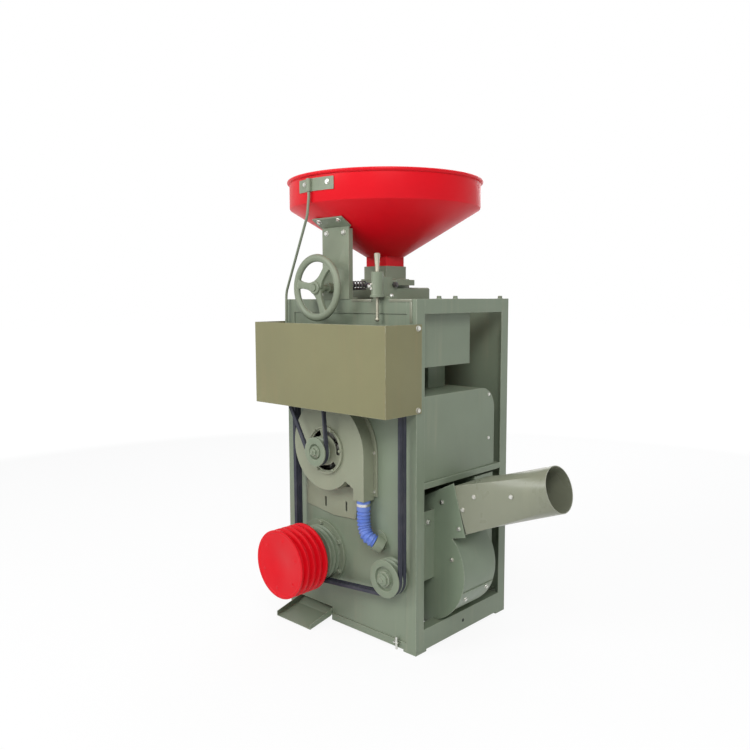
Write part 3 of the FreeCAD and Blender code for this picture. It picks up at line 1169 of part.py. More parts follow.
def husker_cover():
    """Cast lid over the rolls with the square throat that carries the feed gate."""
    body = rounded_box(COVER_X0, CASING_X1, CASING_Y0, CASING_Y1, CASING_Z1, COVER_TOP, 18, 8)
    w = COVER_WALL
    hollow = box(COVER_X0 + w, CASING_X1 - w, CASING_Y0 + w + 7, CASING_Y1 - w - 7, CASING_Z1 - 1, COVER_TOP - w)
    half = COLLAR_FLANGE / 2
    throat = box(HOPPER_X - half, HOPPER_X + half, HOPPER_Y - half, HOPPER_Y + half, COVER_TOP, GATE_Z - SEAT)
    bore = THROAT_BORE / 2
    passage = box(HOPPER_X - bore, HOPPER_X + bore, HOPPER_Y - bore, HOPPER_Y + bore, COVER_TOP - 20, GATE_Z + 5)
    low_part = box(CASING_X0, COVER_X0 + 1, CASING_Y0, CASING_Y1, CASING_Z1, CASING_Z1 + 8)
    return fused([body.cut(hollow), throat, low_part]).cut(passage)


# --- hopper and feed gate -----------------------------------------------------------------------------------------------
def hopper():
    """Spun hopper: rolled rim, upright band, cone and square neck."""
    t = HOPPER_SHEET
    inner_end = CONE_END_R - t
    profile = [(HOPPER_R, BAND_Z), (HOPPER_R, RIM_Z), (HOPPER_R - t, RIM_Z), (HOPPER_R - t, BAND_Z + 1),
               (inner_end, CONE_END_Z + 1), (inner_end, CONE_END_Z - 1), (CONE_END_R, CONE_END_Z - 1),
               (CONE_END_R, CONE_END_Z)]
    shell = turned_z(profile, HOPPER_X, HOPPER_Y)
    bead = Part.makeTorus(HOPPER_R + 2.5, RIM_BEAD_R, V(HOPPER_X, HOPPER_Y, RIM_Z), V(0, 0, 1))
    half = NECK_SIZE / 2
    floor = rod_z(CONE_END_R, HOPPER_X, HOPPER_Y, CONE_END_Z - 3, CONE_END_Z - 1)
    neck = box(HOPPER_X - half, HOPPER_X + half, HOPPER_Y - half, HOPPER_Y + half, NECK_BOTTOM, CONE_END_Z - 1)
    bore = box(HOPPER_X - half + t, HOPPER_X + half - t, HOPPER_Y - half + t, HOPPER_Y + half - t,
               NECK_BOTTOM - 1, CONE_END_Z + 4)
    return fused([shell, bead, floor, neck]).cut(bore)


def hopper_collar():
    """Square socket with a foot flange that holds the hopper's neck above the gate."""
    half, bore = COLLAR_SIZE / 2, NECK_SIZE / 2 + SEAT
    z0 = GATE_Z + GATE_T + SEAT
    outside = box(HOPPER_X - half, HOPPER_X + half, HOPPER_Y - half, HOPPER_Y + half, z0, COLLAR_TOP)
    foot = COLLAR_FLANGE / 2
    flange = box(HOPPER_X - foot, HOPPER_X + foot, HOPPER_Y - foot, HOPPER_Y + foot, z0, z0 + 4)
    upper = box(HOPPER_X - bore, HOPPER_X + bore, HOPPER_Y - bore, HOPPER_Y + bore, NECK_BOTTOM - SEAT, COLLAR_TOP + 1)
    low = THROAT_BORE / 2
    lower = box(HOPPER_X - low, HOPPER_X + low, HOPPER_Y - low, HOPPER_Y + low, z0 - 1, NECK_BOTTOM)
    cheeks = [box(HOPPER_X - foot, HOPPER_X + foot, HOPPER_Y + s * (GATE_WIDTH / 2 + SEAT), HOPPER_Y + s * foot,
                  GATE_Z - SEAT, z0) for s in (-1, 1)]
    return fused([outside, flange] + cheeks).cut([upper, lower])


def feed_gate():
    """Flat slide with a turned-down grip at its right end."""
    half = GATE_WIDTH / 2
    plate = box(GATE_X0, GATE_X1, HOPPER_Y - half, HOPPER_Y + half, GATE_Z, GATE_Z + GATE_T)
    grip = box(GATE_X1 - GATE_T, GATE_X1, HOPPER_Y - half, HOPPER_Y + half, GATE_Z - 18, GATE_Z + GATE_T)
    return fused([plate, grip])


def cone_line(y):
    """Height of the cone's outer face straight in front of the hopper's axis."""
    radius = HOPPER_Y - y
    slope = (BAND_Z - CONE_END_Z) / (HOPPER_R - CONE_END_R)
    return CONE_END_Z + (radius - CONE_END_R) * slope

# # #

- [Problem to solve]
Output the complete data exactly as written.

- [Answer for the task]
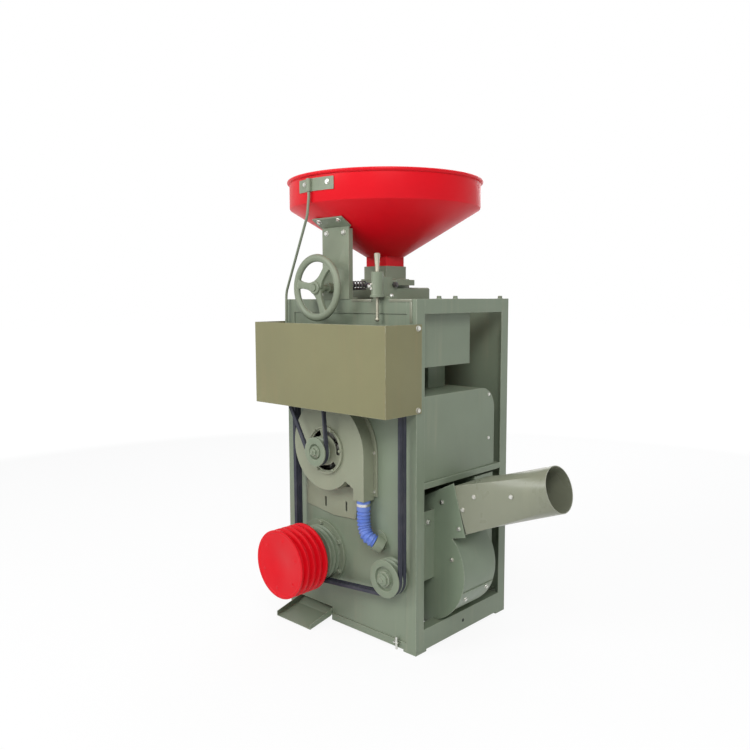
Write part 3 of the FreeCAD and Blender code for this picture. It picks up at line 1169 of part.py. More parts follow.
def husker_cover():
    """Cast lid over the rolls with the square throat that carries the feed gate."""
    body = rounded_box(COVER_X0, CASING_X1, CASING_Y0, CASING_Y1, CASING_Z1, COVER_TOP, 18, 8)
    w = COVER_WALL
    hollow = box(COVER_X0 + w, CASING_X1 - w, CASING_Y0 + w + 7, CASING_Y1 - w - 7, CASING_Z1 - 1, COVER_TOP - w)
    half = COLLAR_FLANGE / 2
    throat = box(HOPPER_X - half, HOPPER_X + half, HOPPER_Y - half, HOPPER_Y + half, COVER_TOP, GATE_Z - SEAT)
    bore = THROAT_BORE / 2
    passage = box(HOPPER_X - bore, HOPPER_X + bore, HOPPER_Y - bore, HOPPER_Y + bore, COVER_TOP - 20, GATE_Z + 5)
    low_part = box(CASING_X0, COVER_X0 + 1, CASING_Y0, CASING_Y1, CASING_Z1, CASING_Z1 + 8)
    return fused([body.cut(hollow), throat, low_part]).cut(passage)


# --- hopper and feed gate -----------------------------------------------------------------------------------------------
def hopper():
    """Spun hopper: rolled rim, upright band, cone and square neck."""
    t = HOPPER_SHEET
    inner_end = CONE_END_R - t
    profile = [(HOPPER_R, BAND_Z), (HOPPER_R, RIM_Z), (HOPPER_R - t, RIM_Z), (HOPPER_R - t, BAND_Z + 1),
               (inner_end, CONE_END_Z + 1), (inner_end, CONE_END_Z - 1), (CONE_END_R, CONE_END_Z - 1),
               (CONE_END_R, CONE_END_Z)]
    shell = turned_z(profile, HOPPER_X, HOPPER_Y)
    bead = Part.makeTorus(HOPPER_R + 2.5, RIM_BEAD_R, V(HOPPER_X, HOPPER_Y, RIM_Z), V(0, 0, 1))
    half = NECK_SIZE / 2
    floor = rod_z(CONE_END_R, HOPPER_X, HOPPER_Y, CONE_END_Z - 3, CONE_END_Z - 1)
    neck = box(HOPPER_X - half, HOPPER_X + half, HOPPER_Y - half, HOPPER_Y + half, NECK_BOTTOM, CONE_END_Z - 1)
    bore = box(HOPPER_X - half + t, HOPPER_X + half - t, HOPPER_Y - half + t, HOPPER_Y + half - t,
               NECK_BOTTOM - 1, CONE_END_Z + 4)
    return fused([shell, bead, floor, neck]).cut(bore)


def hopper_collar():
    """Square socket with a foot flange that holds the hopper's neck above the gate."""
    half, bore = COLLAR_SIZE / 2, NECK_SIZE / 2 + SEAT
    z0 = GATE_Z + GATE_T + SEAT
    outside = box(HOPPER_X - half, HOPPER_X + half, HOPPER_Y - half, HOPPER_Y + half, z0, COLLAR_TOP)
    foot = COLLAR_FLANGE / 2
    flange = box(HOPPER_X - foot, HOPPER_X + foot, HOPPER_Y - foot, HOPPER_Y + foot, z0, z0 + 4)
    upper = box(HOPPER_X - bore, HOPPER_X + bore, HOPPER_Y - bore, HOPPER_Y + bore, NECK_BOTTOM - SEAT, COLLAR_TOP + 1)
    low = THROAT_BORE / 2
    lower = box(HOPPER_X - low, HOPPER_X + low, HOPPER_Y - low, HOPPER_Y + low, z0 - 1, NECK_BOTTOM)
    cheeks = [box(HOPPER_X - foot, HOPPER_X + foot, HOPPER_Y + s * (GATE_WIDTH / 2 + SEAT), HOPPER_Y + s * foot,
                  GATE_Z - SEAT, z0) for s in (-1, 1)]
    return fused([outside, flange] + cheeks).cut([upper, lower])


def feed_gate():
    """Flat slide with a turned-down grip at its right end."""
    half = GATE_WIDTH / 2
    plate = box(GATE_X0, GATE_X1, HOPPER_Y - half, HOPPER_Y + half, GATE_Z, GATE_Z + GATE_T)
    grip = box(GATE_X1 - GATE_T, GATE_X1, HOPPER_Y - half, HOPPER_Y + half, GATE_Z - 18, GATE_Z + GATE_T)
    return fused([plate, grip])


def cone_line(y):
    """Height of the cone's outer face straight in front of the hopper's axis."""
    radius = HOPPER_Y - y
    slope = (BAND_Z - CONE_END_Z) / (HOPPER_R - CONE_END_R)
    return CONE_END_Z + (radius - CONE_END_R) * slope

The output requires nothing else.